De retour sur la côte Est, il continuera à travailler avec succès pour l'industrie du disque qu'il quittera dégoutté en 1969.
Il devient ensuite mannequin et défile notamment en Europe. Deux ans plus tard c'est un collègue de son agence qui l'emmène dans un bar très à la mode de Fire Island où venait danser la communauté gay. Moulton se rend compte de la frustration des danseurs, entre les chansons trop courtes (formatées pour les 3 minutes des passages radio) et la difficulté du DJ à faire des enchainements avec des platines simplistes, il se dit qu'il doit pouvoir faire mieux. Il lui faudra 80 heures de travail pour produire un mix de 45 minutes enregistré sur bande. Lorsqu'il propose cette bande au patron du bar, celui-ci la refuse. Il repart dépité et croise sur le ferry qui le ramène sur la côte le propriétaire du Sandpiper, un bar concurrent, qui se montre intéressé et gardera la bande et le numéro de téléphone de Moulton[3]. La légende est en marche : le samedi suivant à 2h30 du matin le propriétaire du Sandpiper l'appelle pour lui faire entendre le succès de son mix et lui demander d'en créer de nouveaux.

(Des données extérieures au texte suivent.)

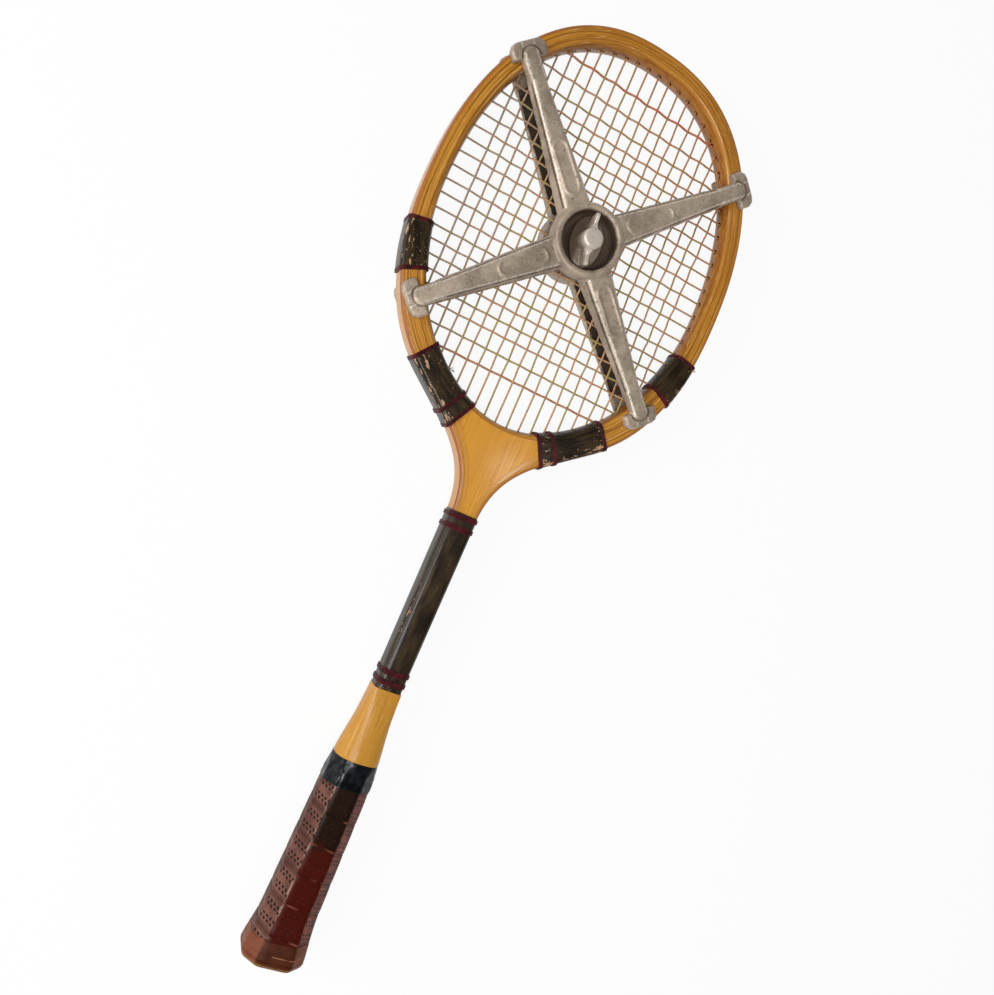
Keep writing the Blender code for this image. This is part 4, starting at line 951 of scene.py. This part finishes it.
def build_butt():
    """The covered end of the handle: a quarter-elliptic rounding down to a flat end, and its leather
    carried on as a thin skin over the strap's first turn."""
    turn = np.linspace(0.0, QUARTER, 12)
    inset = BUTT_CAP_ROUND * (1 - np.cos(turn))
    bevel = HANDLE[0][3] + (STRAP_OUT - inset) * BEVEL_GROWTH
    corners = octagons(BUTT_CAP_HALF[0] - inset, BUTT_CAP_HALF[1] - inset, bevel)
    ring = rounded_ring(corners[:, None], AROUND, GRIP_CORNER)
    x = BUTT_CAP_THICKNESS * (1 - np.sin(turn))
    cap = make_object("butt_leather_cap", [sheet(vectors(x[:, None], ring[..., 0], ring[..., 1]))])
    dress(cap, BUTT, "butt_leather", "butt_cap")
    x = join([BUTT_CAP_THICKNESS + 0.02], np.linspace(6.2, BUTT_SKIN_END, 20), [BUTT_SKIN_END + 0.3])[:, None]
    grow = np.interp(x, *BUTT_SKIN)
    grow[0] = 1.98
    outer = handle_ring(x, grow, GRIP_CORNER)
    inner = handle_ring(x, STRAP_OUT - 0.3, GRIP_CORNER)
    dress(make_object("butt_leather_skirt", [sleeve(outer, inner)]), BUTT, "butt_leather")


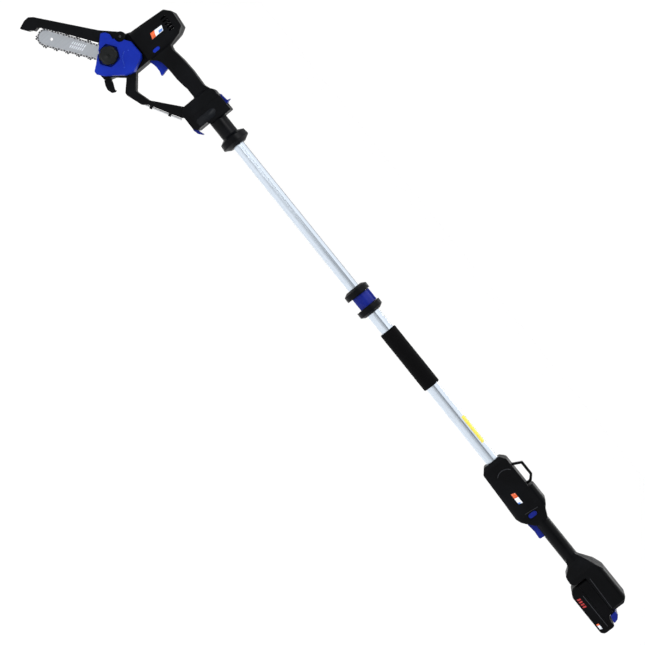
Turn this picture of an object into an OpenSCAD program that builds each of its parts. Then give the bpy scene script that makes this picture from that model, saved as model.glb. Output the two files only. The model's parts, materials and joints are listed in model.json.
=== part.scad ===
// Telescoping pole saw. Millimetres, +Z up. The pole lies along X with the saw towards -X,
// the battery towards +X, and the origin at the middle of the foam grip on the pole's axis.
// The chain, its cover and the clamp knob are on the -Y side.

/* [Pole] */
// Outside diameter of the outer tube
outer_d = 32; // [28:0.5:38]
// Wall of both tubes
tube_wall = 1.5; // [1.2:0.1:2]
// Radial gap between the two tubes
tube_gap = 0.5; // [0.4:0.1:0.8]
// Length of inner tube that shows when the pole is drawn out
pole_out = 430; // [400:10:560]
// Length of inner tube that stays inside the outer tube when drawn out
pole_overlap = 90; // [75:5:120]
// Bare outer tube between the foam grip and the lock
lock_gap = 54; // [40:1:80]
// Bare outer tube between the foam grip and the control box
rear_gap = 225; // [180:5:280]

/* [Foam grip] */
// Length of the foam grip
foam_len = 166; // [120:2:200]
// Outside diameter of the foam grip
foam_d = 43; // [40:1:50]

/* [Pole lock] */
// Length of the lock along the pole
lock_len = 73; // [65:1:85]
// Diameter of the lock's two collars
collar_d = 63; // [58:1:72]
// Width of each collar along the pole
collar_w = 20; // [17:0.5:24]
// Thickness of the blue lever's wall
lever_wall = 3.6; // [3:0.2:4.5]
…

« Ça m’a pris quatre-vingt heures pour enchaîner les chansons que je voulais et enregistrer le tout sur une bande magnétique. C’est quelque chose que l’on fait très facilement aujourd’hui, mais à l’époque faire un mix de quarante-cinq minutes, c’était une montagne d’emmerdes. Il fallait prolonger l’intro d’un titre, écourter la fin d’un autre, créer des versions nouvelles de chaque musique pour en garder la plus dansante. Puis je suis allé donner mes bandes à un DJ au bar Sandpiper et ça a marché assez vite. J’avais fait en sorte que le rythme de la musique accélère de façon imperceptible tout au long du mix, et les danseurs s’agitaient donc de plus en plus… A la fin des quarante-cinq minutes, ils n’en pouvaient plus. C’était comme sauter en élastique pour la première fois ; les danseurs ne savaient pas s’ils allaient être récupérés ou pas et c’était follement excitant ! »[4]
Création du premier mix Disco et carrière
Kool Herc ou Francis Grasso (en) cherchent eux aussi à produire un enchainement de musique continu destiné aux pistes de danse, mais le travail de Moulton repéré par les majors de NYC lui vaudra de pouvoir le premier sortir une version longue avec Do It Til You’re Satisfied, de B.T. Express. Mais c'est son enchainement des 3 premières pistes du 2e album de Gloria Gaynor Never Can Say Goodbye en 1975 qui lui permettra d'imposer son style et de créer une signature "Tom Moulton mix". Même si Gloria Gaynor n'est pas d'accord avec l'arrangement fait par Moulton, c'est un succès. Les 3 premières pistes (Honey Bee, Never Can Say Goodbye et Reach Out, I’ll Be There) sont enchainées dans un mix de 19 minutes [5]dans lequel apparait le style inimitable de Moulton fait de cuivres, de chœurs et d'orchestrations riches et chaudes posées sur des percussions ultra rythmées.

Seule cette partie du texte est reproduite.